Church in Vestland, Norway

Brekke Church (Brekke kyrkje) is a parish church of the Church of Norway in Gulen Municipality in Vestland county, Norway. It is located in the village of Brekke. It is the church for the Brekke parish which is part of the Nordhordland prosti (deanery) in the Diocese of Bjørgvin. The white, wooden church was built in a long church design in 1862 using plans drawn up by the architect Christian Henrik Grosch. The church seats about 390 people.

==History==
The earliest existing historical records of the church at Brekke date back to the year 1327, but it was not new that year. The first church was likely a wooden stave church that was built during the 13th century. The church was originally known as the Risnefjord Church (Risnapyrdi), after the local fjord (it was later named Brekke Church). There was also a small annex chapel located on the Haugland farm, about 400 m to the south of the village of Brekke. Both churches are mentioned in the same source from 1327. The Haugland Chapel is not mentioned in any sources after about 1340.

Around 1591, the old church was torn down and a new church was built in the village of Brekke, just up the hill from the shoreline. In 1686, the wooden church was described as a small, log building with tower. The nave measured about 9.4x6.9 m and the choir measured 5.6x3.8 m. At that time, the building was described as in poor condition and uneven. The church had only room for 130 people and it was less than half the size of what the law required. The Church Act of 1851 instructed local authorities to ensure that the churches should have room for at least 30% of the population of the parish. This (eventually) led to the old church being torn down and replaced.

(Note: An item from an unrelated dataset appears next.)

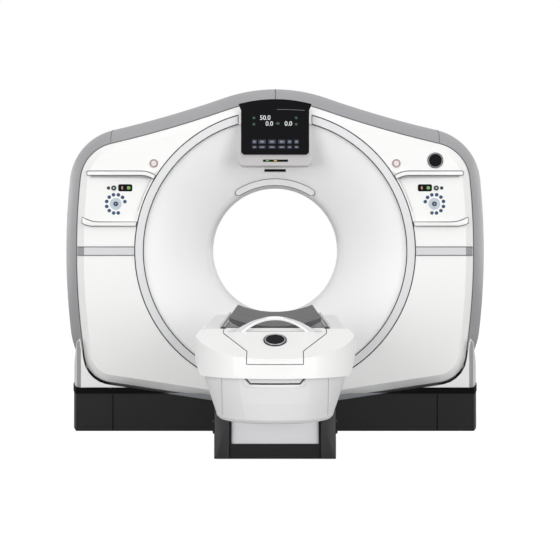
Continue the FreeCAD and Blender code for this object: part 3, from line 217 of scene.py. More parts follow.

In 1862, a new church was constructed just south of the old church. The new church was designed by Christian Henrik Grosch and Anders Basteson Isdal was the lead builder. The new church was consecrated on 19 November 1862 by the local Dean Thomas Erichsen. After the new church was consecrated, the old church was torn down. The new church was larger, having a nave measuring 16.8x10.2 m and a square choir with each side measuring 5.1 m. At first there was a high and narrow tower, but it could not withstand the wind very well. In 1884, the tower was demolished and a new tower was built. The new tower was much lower and wider, not much higher than the roof on the nave. This new tower was not popular and many residents complained. In 1939, the tower and church porch were both rebuilt using a design by Lars Norevik. The new tower was taller and covered with a copper roof and the church porch was larger and wider to make room for some storage and meeting rooms.